I agree... lots of healthy plants as well!


----------



## trenac (Feb 15, 2004)

Pleco's & Amano shrimp


----------



## FiberCon (May 22, 2004)

I went the ottocinclus and SAE route. First, I added 5 ottos which did a good job on brown and green spot algae, but they couldn't handle the black brush algae (BBA). Next, I added 5 SAE's for the BBA a few weeks after adding the ottos (took a while to find um locally.) Now, a week after adding the SAE's my tank is just about totally algae free. I had the BBA under control, as it wasn't spreading anymore, but what was there was staying. The SAE's cleared it right up. 

(I couldn't go the shrimp route because my angels would make meals of them.)


----------



## general1107 (Mar 28, 2004)

*plants*

Do they get rid of the algae on plants? I have a few fish that seem to be feeding of something thats on the plants but it isn't visible while the few plants that actually have a ton of algae on them they leave alone.


----------



## ninoboy (Jan 26, 2004)

What kind of algae you're trying to get rid? Those different fish take out different algaes.


----------



## aquaverde (Apr 15, 2003)

My .02- 

Even the best algae-eating fauna will not solve a significant problem in an unbalanced tank. They're basically good for keeping a well-balanced tank "shined up". Most of us have gone to algae eaters to try to solve an outbreak at one time or another. IME it does not work, but proper tank conditions will.


----------



## general1107 (Mar 28, 2004)

I don't want to try and solve an imbalance. I have lots of healthy plants lots of light and everything else I just want to get rid of the algae thats on a few plants and thats on some of the ornaments and a little on the glass. Their is hardly any algae and it doesn't seem to have grown in months so I just want an algae eater that will get off the ground every week or two and do some algae cleaning instead of only eating the algae discs.


----------



## trenac (Feb 15, 2004)

General...You don't want to try to solve an inbalance  Why not?

Not to upset but you can get all the algae eaters in the world but they won't solve the algae problem unless your tank has a balance. 

All the algae eaters that have been mentioned are good ones, depending on the type of algae you have. It is good to get a variety to eat all types of algae that my occur.


----------



## djlen (Sep 14, 2003)

General -
Why don't you give us some water parameters, tank size, lighting, dosing schedule, fish load etc. That way we'll have a better idea of what you're dealing with.
I agree with trenac completely.

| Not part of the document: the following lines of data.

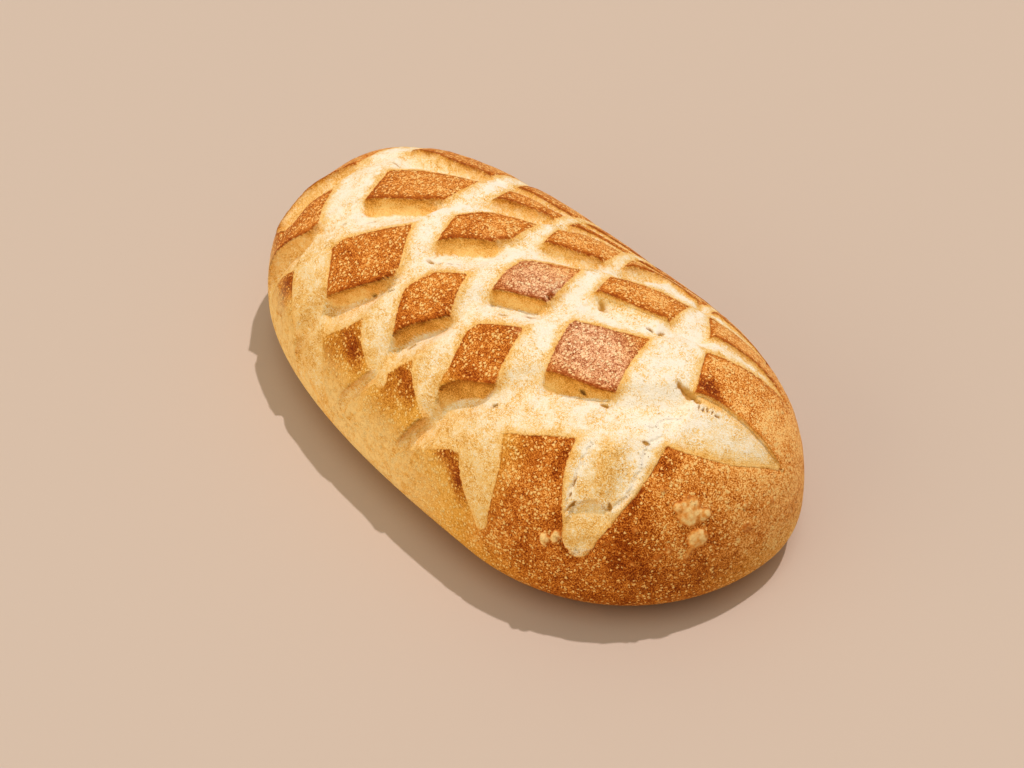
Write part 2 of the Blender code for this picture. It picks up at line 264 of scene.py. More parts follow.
# Patches of the crust that are burnt (+) or paler (-) than the rest (x, y, length, width, turn, share)
CRUST_PATCHES = (
    (99, 14, 22, 14, -15, 1.0), (111, -22, 20, 13, -60, 0.8), (112, -44, 40, 11, -72, 0.75),
    (76, -50, 30, 10, -75, 0.85), (71, -44, 14, 12, 0, 0.5), (-74, -36, 18, 13, 60, 0.5),
    (20, -46, 22, 8, 20, 0.55), (-27, -44, 20, 8, 25, 0.5), (46, -28, 14, 8, -60, 0.4),
    # The broad patch low on the round end is darker partly as painted shade
    (118, -54, 50, 28, -45, 0.75), (89, -66, 26, 11, -75, 0.6), (66, -54, 40, 30, -75, 0.25),
    (64, -2, 12, 9, 0, -0.12), (50, 30, 30, 12, 24, -0.1), (130, 14, 44, 22, 60, -0.14),
    (-64, 16, 22, 10, 25, -0.08), (-16, 12, 16, 10, 20, -0.1), (-26, -26, 12, 10, 0, -0.1),
    (125, 30, 30, 14, 60, -0.1), (60, -66, 24, 14, -75, -0.1),
)

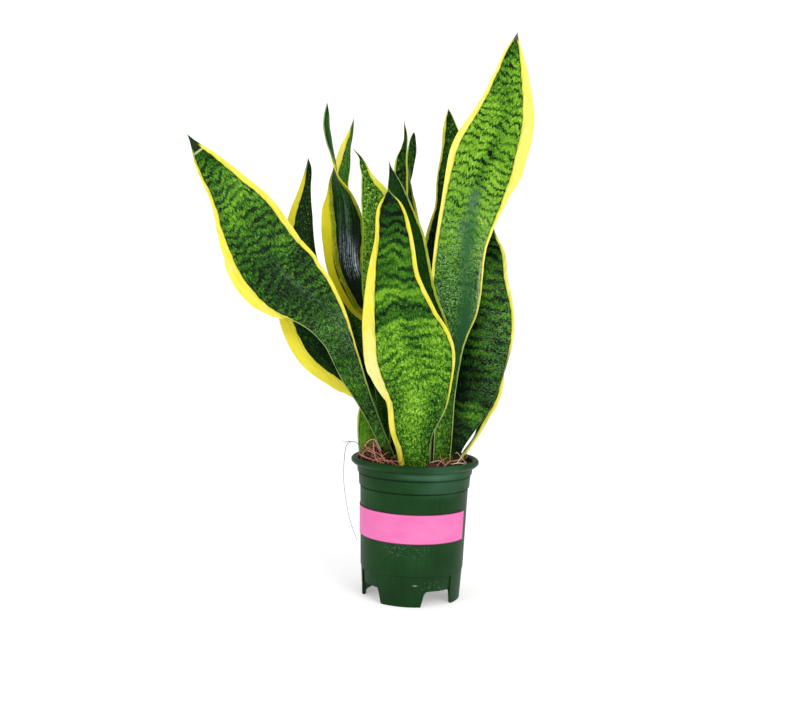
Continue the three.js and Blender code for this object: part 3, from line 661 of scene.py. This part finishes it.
def leafPaint(name, node, seed, length):
    look = {**leafLook, **leafLooks[node]}
    paint = Paint(name)
    along, across, rim = (paint.attribute(key) for key in ("along", "across", "rim"))
    inside = paint.attribute("insideLeft").least(paint.attribute("insideRight"))
    layer = paint.attribute("facing") * 5 + seed * 13
    left = across.rise(1, -1)
    up = along / length
    lean = along + across.size() * look["chevron"]

    def pattern(thin, long, offset, detail=2, roughness=0.5):
        # noise drawn out along the leaf: so many grains to the mm across it and along it
        place = paint.vector(across * thin, along * long, layer + offset)
        return paint.noise(place, 1, detail, roughness)

    def profile(key):
        stops = [(place, (value, value, value, 1)) for place, value in look[key]]
        return paint.ramp(lean / length, stops if len(stops) > 1 else stops * 2)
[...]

All the algae eaters in the world are not going to be able to keep up with an unbalanced tank.

Len


----------



## general1107 (Mar 28, 2004)

The tank is balanced though thats why I'm not trying to solve an embalance. I actually have very little algae except for on a few types of small plants. The rest don't have algae on it at least not noticeable. The glass looks clean enough too. Its just on the select plants and maybe a few ornaments. 

Tank parameters:

55 gallon: medium to heavy fish load: 1 sae, one pleco for fish that eat algae
Heavily planted
Lighting: 260 watts of flourescent lighting
No ammonia, no nitrite, 70 ppm of nitrate
9 kh, 6.8 ph, 25 ppm of c02.
Iron and micro fertilizers added every 3 days to a week.
Water changes: 40% every 2 weeks, occationally 40-50% per month
temperature 80-83 F
Algae problem only on a few plants and algae is green and fairly long. 1/4- 1/2 inch long.


----------



## general1107 (Mar 28, 2004)

algae might be brown or green. Not sure.


----------



## trenac (Feb 15, 2004)

70ppm of nitrate, that seems high. A good range is betwenn 10-20ppm.

Here is a link to ID algae... http://www.plantgeek.net/article_viewer.php?id=9

Depending on the type of algae you have you could add some Otto's & Amano shrimp to the ones you already have. Keeping a variety is the best option, this way what ever type algae pops up will be taken care of.


----------



## djlen (Sep 14, 2003)

Agree again. Oto's stay small, and 3 or 4 will not add much to your fish load, and they stay busy with the algae.

Len


----------